Pasta is a form of carbohydrate and like all carbohydrates it gets
broken down in our gut and then absorbed as simple sugars, which in
turn makes your blood glucose quickly rise. In response to a surge
in blood glucose our bodies produce a rush of insulin to get our
blood glucose back down to normal as swiftly as possible, because
persistently high levels of glucose in the blood are extremely
unhealthy.
A rapid rise in blood glucose, followed by a rapid fall, can often
make a person feel hungry again quite soon after a meal. It is true
of sugary sweets and cakes and also true for things like pasta,
potatoes, white rice, and white bread. That is why dieticians
emphasize the importance of eating foods that are rich in fiber, as
these foods produce a much more gradual rise and fall in blood
sugars.
Cooking pasta and then cooling it down changes the structure of the
pasta, turning it into something that is called 'resistant starch'.

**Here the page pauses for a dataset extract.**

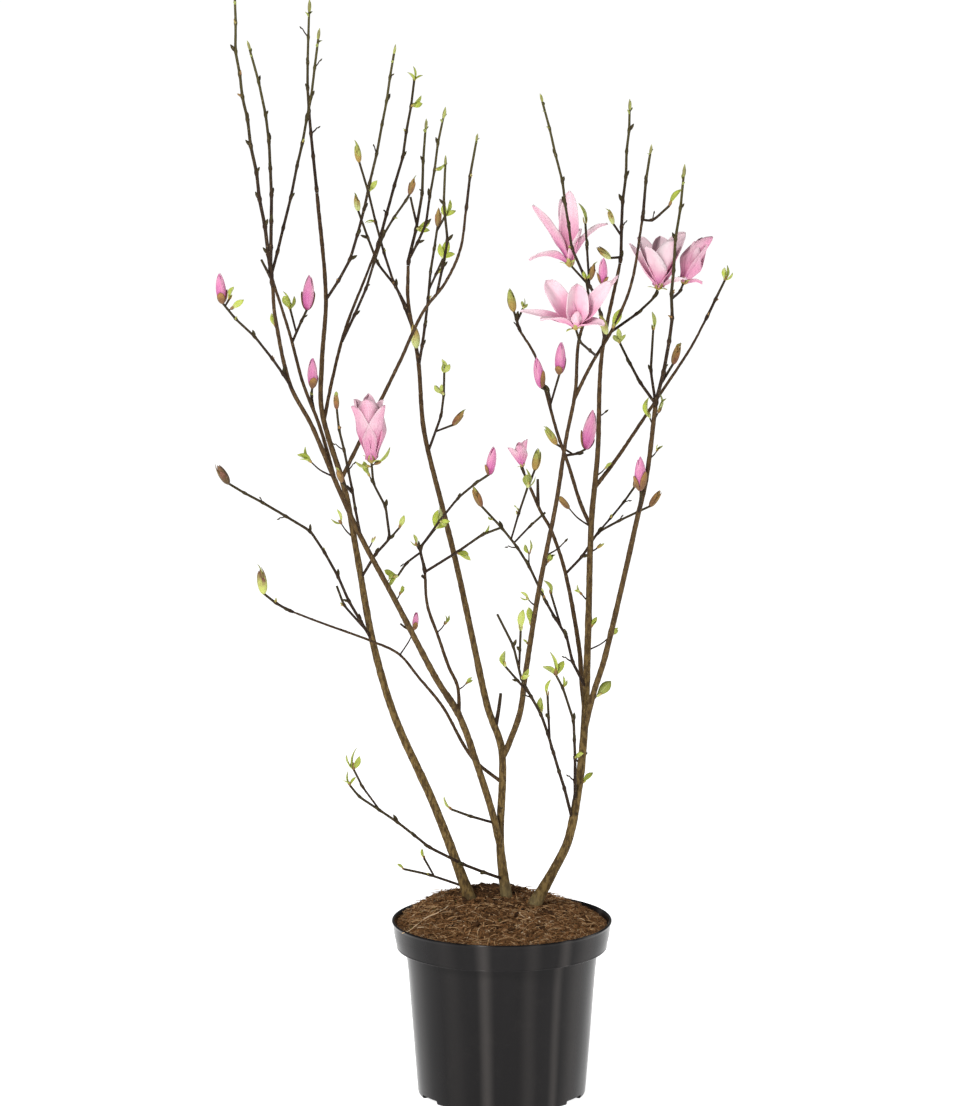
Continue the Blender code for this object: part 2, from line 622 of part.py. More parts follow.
def leaf(start, heading, length, roll, material, collection):
    """An eight-faced leaf, broadest beyond its middle, with its root sunk in the twig."""
    shape = bmesh.new()
    bmesh.ops.create_uvsphere(shape, u_segments=4, v_segments=2, radius=1)
    for corner in shape.verts:
        height = (corner.co.z + 1) / 2
        if 0.1 < height < 0.9:
            height = 0.62
        corner.co = Vector((corner.co.x * length * 0.21, corner.co.y * length * 0.045, height * length))
    shape.transform(aimed(heading, start - heading * 1.2 * MM, roll))
    return object_from("leaf", shape, material, collection)


def bud(start, heading, length, plump, sides, material, collection):
    """A closed bud, plump below its middle and drawn to a point."""
    shape = bmesh.new()
    bmesh.ops.create_uvsphere(shape, u_segments=sides, v_segments=4, radius=1)
    width = length * plump / 2
    for corner in shape.verts:
        height = (corner.co.z + 1) / 2
        corner.co = Vector((corner.co.x * width, corner.co.y * width, (height ** 1.25) * length))
    shape.transform(aimed(heading, start - heading * 1.5 * MM))
    return object_from("bud", shape, material, collection)


def tepal(start, axis, tilt, turn, length, width, material, collection):
    """A strap-shaped tepal that leaves the flower's foot along its axis and tips outwards."""
    rows = 3
    shape = bmesh.new()
    bmesh.ops.create_grid(shape, x_segments=2, y_segments=rows, size=1)
    side = Vector((math.cos(turn), math.sin(turn), 0))
    outward = (side - axis * side.dot(axis)).normalized()
    across = axis.cross(outward).normalized()
    spine = [start + outward * length * TEPAL_SPREAD]
    for row in range(rows):
        angle = tilt * min(1, (row + 0.8) / (rows - 1))
        spine.append(spine[-1] + (axis * math.cos(angle) + outward * math.sin(angle)) * length / rows)
    for corner in shape.verts:
        row = round((corner.co.y + 1) / 2 * rows)
        along = row / rows
        half = width / 2 * (0.24 + 1.5 * along * (1.28 - along) if row < rows else 0.25)
        angle = tilt * min(1, along * 1.2)
        inward = axis * math.sin(angle) - outward * math.cos(angle)
        corner.co = spine[row] + across * corner.co.x * half + inward * 0.34 * half * corner.co.x ** 2
    made = object_from("tepal", shape, material, collection)
    wall = made.modifiers.new("wall", "SOLIDIFY")
    wall.thickness = TEPAL_THICK
    wall.offset = 0
    bake_modifiers(made)
    return made


def flower(kind, start, length, materials, collection):
    axis = AXES[kind].normalized()
    bud(start - axis * 3 * MM, axis, length * 0.20, 0.62, 6, materials["bud"], collection)
    if kind in CLOSED_CORES:
        bud(start, axis, length, CLOSED_CORES[kind], 6, materials["petal"], collection)
    for tilt, turn, share in TEPALS[kind]:
        tepal(start, axis, math.radians(tilt), math.radians(turn), length * share,
              length * TEPAL_WIDTH[kind], materials["petal"], collection)


def end_piece(run, points, materials, collection, rng):
    """What a twig ends in."""
    tip = points[-1]
    heading = (points[-1] - points[-2]).normalized()
    size = run.size * MM
    upright = (heading + Vector((0, 0, 0.8))).normalized()
    if run.end == "shoot":
        bud(tip, heading, size, 0.26, 4, materials["leaf"], collection)
        for number in range(2):
            low, course = at_share(points, 1 - 0.02 * (number + 1))
            leaf(low, turned(course, 0.6, number * math.pi + rng.random()), size * 0.8, 0,
                 materials["leaf"], collection)
    elif run.end in ("brown", "tipped"):
        bud(tip, upright, size, 0.36, 6, materials["bud"], collection)
    elif run.end == "pink":
        bud(tip, upright, size, 0.34, 6, materials["petal"], collection)
    elif run.end == "leaf":
        leaf(tip, upright, size, rng.uniform(0, math.pi), materials["leaf"], collection)
    elif run.end == "tuft":
        for number in range(3):
            leaf(tip, turned(upright, 0.2 + 0.25 * number, 2.4 * number + rng.random()),
                 size * (1 - 0.14 * number), rng.uniform(0, math.pi), materials["leaf"], collection)
    elif run.end in TEPALS:
        flower(run.end, tip, size, materials, collection)


def nodes_along(spray, points, radii, rng):
    """The seeded rule: what grows at each node of a twig, as (kind, place, heading, length, roll)."""
    turn = rng.uniform(0, math.tau)
    for number in range(1, len(points) - 1):
        turn += LEAF_TURN
        course = (points[number + 1] - points[number]).normalized()
        draw, length, tilt, roll = (rng.random() for _ in range(4))
        if draw < spray.leafy:
            kind, length = "leaf", 0.014 + 0.012 * length
        elif draw < spray.leafy + STUB_SHARE:
            kind, length = "stub", 0.006 + 0.008 * length
        elif draw < spray.leafy + STUB_SHARE + BUD_SHARE:
            kind, length = "bud", 0.006 + 0.003 * length
        else:
            continue
        heading = turned(course, 0.55 + 0.5 * tilt, turn)
        yield kind, points[number] + heading * radii[number] * 0.4, heading, length, roll * math.pi


def grow_nodes(spray, points, radii, space, materials, collection, rng):
    for kind, place, heading, length, roll in nodes_along(spray, points, radii, rng):
        end = place + heading * length
        wide = {"leaf": 0.21, "stub": 0.1, "bud": 0.2}[kind] * length
        if not space.free(spray.name, place, end, wide):
            continue
        space.take(spray.name, place, end, wide)
        if kind == "leaf":
            leaf(place, heading, length, roll, materials["leaf"], collection)
        elif kind == "bud":
            bud(place, heading, length, 0.4, 4, materials["bud"], collection)
        else:
            thick = min(1.0 * MM, radii[0] * 0.7)
            tube("stub", [place - heading * MM, end], [thick, thick * 0.8], 4, materials["twig"], collection)


def grown(points, radii, extra):
    return points, [radius + extra for radius in radii]


def seat(thing, plant, parent, materials, helpers):
    """Cuts a limb's root to the skin of its parent, with the gap between them."""
    points, radii = grown(plant.lines[parent], plant.radii[parent], GAP)
    cutter = tube("cutter", points, radii, 8, materials["twig"], helpers)
    combine(thing, "DIFFERENCE", other=cutter)


def flat_cut(thing, height):
    """Cuts a stem level at its foot."""
    shape = bmesh.new()
    shape.from_mesh(thing.data)
    whole = shape.verts[:] + shape.edges[:] + shape.faces[:]
    bmesh.ops.bisect_plane(
        shape, geom=whole, dist=1e-7, plane_co=(0, 0, height), plane_no=(0, 0, 1), clear_inner=True)
    bmesh.ops.holes_fill(shape, edges=[edge for edge in shape.edges if edge.is_boundary], sides=0)
    bmesh.ops.recalc_face_normals(shape, faces=shape.faces)
    shape.to_mesh(thing.data)
    shape.free()


def turned_profile(name, profile, steps, material, collection):
    """A solid of revolution from (radius, height) points, run down the outside and back up the inside."""
    shape = bmesh.new()
    corners = [shape.verts.new((radius, 0, height)) for radius, height in profile]
    for before, after in zip(corners, corners[1:]):
        shape.edges.new((before, after))
    mesh = bpy.data.meshes.new(name)
    shape.to_mesh(mesh)
    shape.free()
    made = mesh_object(name, mesh, material, collection)
    turn = made.modifiers.new("turn", "SCREW")
    turn.steps = steps
    turn.render_steps = steps
    turn.use_merge_vertices = True
    turn.merge_threshold = 1e-5
    bake_modifiers(made)
    return made


def pot_radius(height):
    """The pot's inner radius, which steps out at the collar."""
    shoulder = POT_HEIGHT - COLLAR_HEIGHT
    if height < shoulder:
        return BASE_RADIUS + (BODY_TOP_RADIUS - BASE_RADIUS) * height / shoulder - WALL
    share = (height - shoulder) / COLLAR_HEIGHT
    return COLLAR_FOOT_RADIUS + (RIM_RADIUS - 0.002 - COLLAR_FOOT_RADIUS) * share - WALL


def make_pot(materials, collection, helpers):
    shoulder = POT_HEIGHT - COLLAR_HEIGHT
    lip = 0.002
    profile = (
        (0, FLOOR),
        (pot_radius(FLOOR) - 0.004, FLOOR),
        (pot_radius(FLOOR + 0.004), FLOOR + 0.004),
        (pot_radius(shoulder - 0.0005), shoulder - 0.0005),
        (pot_radius(shoulder + 0.003), shoulder + 0.003),
        (pot_radius(POT_HEIGHT), POT_HEIGHT - 0.0006),
        (RIM_RADIUS - lip - WALL * 0.4, POT_HEIGHT),
        (RIM_RADIUS, POT_HEIGHT - 0.0016),
        (COLLAR_FOOT_RADIUS + lip, POT_HEIGHT - COLLAR_HEIGHT * 0.55),
        (COLLAR_FOOT_RADIUS, shoulder + 0.0005),
        (BODY_TOP_RADIUS + 0.0015, shoulder - 0.0005),
        (BODY_TOP_RADIUS, shoulder - 0.004),
        (BASE_RADIUS, BASE_EDGE),
        (BASE_RADIUS - BASE_EDGE, 0),
        (0, 0),
    )
    pot = turned_profile("pot", profile[::-1], POT_STEPS, materials["pot"], collection)
    shape = bmesh.new()
    shape.from_mesh(pot.data)
    bmesh.ops.recalc_face_normals(shape, faces=shape.faces)
    shape.to_mesh(pot.data)
    shape.free()
    for number in range(NOTCHES):
        shape = bmesh.new()
        bmesh.ops.create_cube(shape, size=1)
        bmesh.ops.scale(shape, vec=NOTCH_SIZE, verts=shape.verts)
        reach = BASE_RADIUS - NOTCH_SIZE[0] * 0.12
        bmesh.ops.translate(shape, vec=(reach, 0, NOTCH_HEIGHT - NOTCH_SIZE[2] / 2), verts=shape.verts)
        turn = Matrix.Rotation(math.tau * number / NOTCHES - math.pi / 2, 3, "Z")
        bmesh.ops.rotate(shape, matrix=turn, verts=shape.verts)
        combine(pot, "DIFFERENCE", other=object_from("notch", shape, materials["pot"], helpers))
    pot.data.shade_smooth()
    pot.data.set_sharp_from_angle(angle=math.radians(35))
    return pot


def heap(x, y):
    """The height of the compost over a point, highest behind the stems and level at the pot's edge."""
    away = (Vector((x, y, 0)) - HEAP_CENTRE).length / HEAP_RADIUS
    outer = min(1, Vector((x, y, 0)).length / (RIM_RADIUS - 0.010))
    return COMPOST_EDGE + HEAP_HEIGHT * max(0, 1 - away ** 2) ** 1.15 * (1 - outer ** 8)


def make_compost(plant, materials, collection, helpers):
    shoulder = POT_HEIGHT - COLLAR_HEIGHT
    edge = pot_radius(COMPOST_EDGE) - GAP - 0.0005
    profile = [(edge * (ring / HEAP_RINGS) ** 0.8, COMPOST_EDGE) for ring in range(HEAP_RINGS + 1)]
    profile += [
        (pot_radius(shoulder + 0.003) - 0.0012, shoulder + 0.003),
        (pot_radius(shoulder - 0.0005) - 0.0012, shoulder + 0.001),
        (pot_radius(FLOOR + 0.006) - 0.0012, FLOOR + 0.006),
        (pot_radius(FLOOR) - 0.006, FLOOR + GAP),
        (0, FLOOR + GAP),
    ]
    compost = turned_profile("compost", profile, COMPOST_STEPS, materials["compost"], collection)
    shape = bmesh.new()
    shape.from_mesh(compost.data)
    for corner in shape.verts:
        if corner.co.z > COMPOST_EDGE - 1e-4:
            corner.co.z = heap(corner.co.x, corner.co.y)
    bmesh.ops.recalc_face_normals(shape, faces=shape.faces)
    shape.to_mesh(compost.data)
    shape.free()
    for limb in STEMS:
        points, radii = grown(plant.lines[limb.name], plant.radii[limb.name], 0.6 * MM)
        cutter = tube("socket", points[:5], radii[:5], 8, materials["compost"], helpers)
        flat_cut(cutter, limb.height * CM - FOOT_DEPTH - GAP)
        combine(compost, "DIFFERENCE", other=cutter)
    return compost


def main():
    clear_scene()
    collection = new_collection("magnolia_tree")
    helpers = new_collection("helpers", shown=False)
    materials = {
        "bark": make_material("bark", (0.16, 0.11, 0.06), 0.75),
        "twig": make_material("twig_bark", (0.06, 0.045, 0.035), 0.65),
        "leaf": make_material("young_leaf", (0.42, 0.55, 0.10), 0.5),
        "bud": make_material("bud_scale", (0.36, 0.24, 0.09), 0.7),
        "petal": make_material("tepal", (0.80, 0.36, 0.55), 0.5),
        "pot": make_material("pot_plastic", (0.02, 0.02, 0.022), 0.3),
        "compost": make_material("compost", (0.09, 0.045, 0.025), 0.95),
    }
    plant = Plant()
    space = Space(plant)
    make_pot(materials, collection, helpers)
    make_compost(plant, materials, collection, helpers)
    for limb in STEMS:
        line = plant.lines[limb.name]
        stem = tube(limb.name, line, plant.radii[limb.name], 8, materials["bark"], collection)
        flat_cut(stem, limb.height * CM - FOOT_DEPTH)
    for limb in BOUGHS:
        line = plant.lines[limb.name]
        bough = tube(limb.name, line, plant.radii[limb.name], 6, materials["bark"], collection)
        seat(bough, plant, limb.parent, materials, helpers)
    for number, spray in enumerate(SPRAYS):
        rng = random.Random(SEED * 2 + number)
        (points, radii, run), *others = plant.runs[spray.name]
        base = tube(spray.name, points, radii, 4, materials["twig"], collection)
        group = new_collection("spray_pieces", shown=False)
        end_piece(run, points, materials, group, rng)
        for more, thin, other in others:
            tube("twig", more, thin, 4, materials["twig"], group)
            end_piece(other, more, materials, group, rng)
        for more, thin, _ in plant.runs[spray.name]:
            grow_nodes(spray, more, thin, space, materials, group, rng)
        combine(base, "UNION", group=group)
        bpy.data.collections.remove(group)
        if spray.height is not None:
            seat(base, plant, spray.parent, materials, helpers)
        keep_outer_shell(base)


main()
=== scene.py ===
"""Dresses the potted magnolia with bark, twigs, buds, young leaves, blossoms, compost and a glossy pot.

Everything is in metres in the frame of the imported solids. +Z is up, +X is right and +Y is away from the
camera.
"""

import functools
import json
import math
import random
from typing import NamedTuple

import bmesh
import bpy
from bpy.props import FloatProperty, FloatVectorProperty, IntProperty, PointerProperty
from bpy.types import Operator, Panel, PropertyGroup
from mathutils import Matrix, Vector, geometry, kdtree, noise

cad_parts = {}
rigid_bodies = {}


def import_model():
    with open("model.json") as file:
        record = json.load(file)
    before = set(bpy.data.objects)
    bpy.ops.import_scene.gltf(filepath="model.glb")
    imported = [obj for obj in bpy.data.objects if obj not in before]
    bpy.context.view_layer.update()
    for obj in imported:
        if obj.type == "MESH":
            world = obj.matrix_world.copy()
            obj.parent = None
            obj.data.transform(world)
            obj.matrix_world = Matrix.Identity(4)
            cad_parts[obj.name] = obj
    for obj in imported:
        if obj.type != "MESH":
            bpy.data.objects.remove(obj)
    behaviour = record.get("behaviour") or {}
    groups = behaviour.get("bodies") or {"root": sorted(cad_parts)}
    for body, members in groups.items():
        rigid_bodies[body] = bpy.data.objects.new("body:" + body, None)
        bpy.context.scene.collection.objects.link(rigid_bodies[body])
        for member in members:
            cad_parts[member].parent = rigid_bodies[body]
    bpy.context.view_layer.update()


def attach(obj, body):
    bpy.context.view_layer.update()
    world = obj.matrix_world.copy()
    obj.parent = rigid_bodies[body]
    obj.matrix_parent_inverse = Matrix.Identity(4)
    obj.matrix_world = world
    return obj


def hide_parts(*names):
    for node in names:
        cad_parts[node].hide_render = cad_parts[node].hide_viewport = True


bl_info = {
    "name": "Potted Magnolia",
    "version": (1, 0, 0),
    "blender": (4, 5, 0),
    "location": "3D View > Sidebar > Magnolia",
    "description": "Bark, twigs, buds, young leaves, blossoms, compost and pot of a young magnolia",
    "category": "Object",
}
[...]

It is called that because once pasta, potatoes or other starchy food
is cooked and cooled it becomes resistant to the normal enzymes that
break carbohydrates down and release glucose that causes a blood
sugar surge.
According to Dr. Denise Robertson, from the University of Surrey, if
you cook and cool pasta down then your body will treat it much more
like fiber, creating a smaller glucose peak. You will also absorb
fewer calories.
A study was conducted and volunteers had three days of testing,
spread out over several weeks. On each occasion they had to eat
pasta on an empty stomach. The volunteers were randomized to eating
either hot, cold, or reheated pasta on different days.
On one day they ate the pasta, freshly cooked and hot with a plain
sauce of tomatoes and garlic. On another day they had to eat it cold
with the same sauce, but after it had been chilled overnight. On a
third day they ate the pasta with sauce after it had been chilled
and then reheated.
On each of the days they also gave blood samples every 15 minutes
for two hours, to see what happened to their blood glucose as the
pasta was slowly digested. Eating cold pasta led to a smaller spike
in blood glucose and insulin than eating freshly boiled pasta.
Cooking, cooling, and then reheating the pasta had an even smaller
effect on blood glucose. It reduced the rise in blood glucose by
50%.
We can convert a carb-loaded meal into a more healthy fiber-loaded
one without changing a single ingredient, just the temperature.
Leftovers could be healthier than the original meal.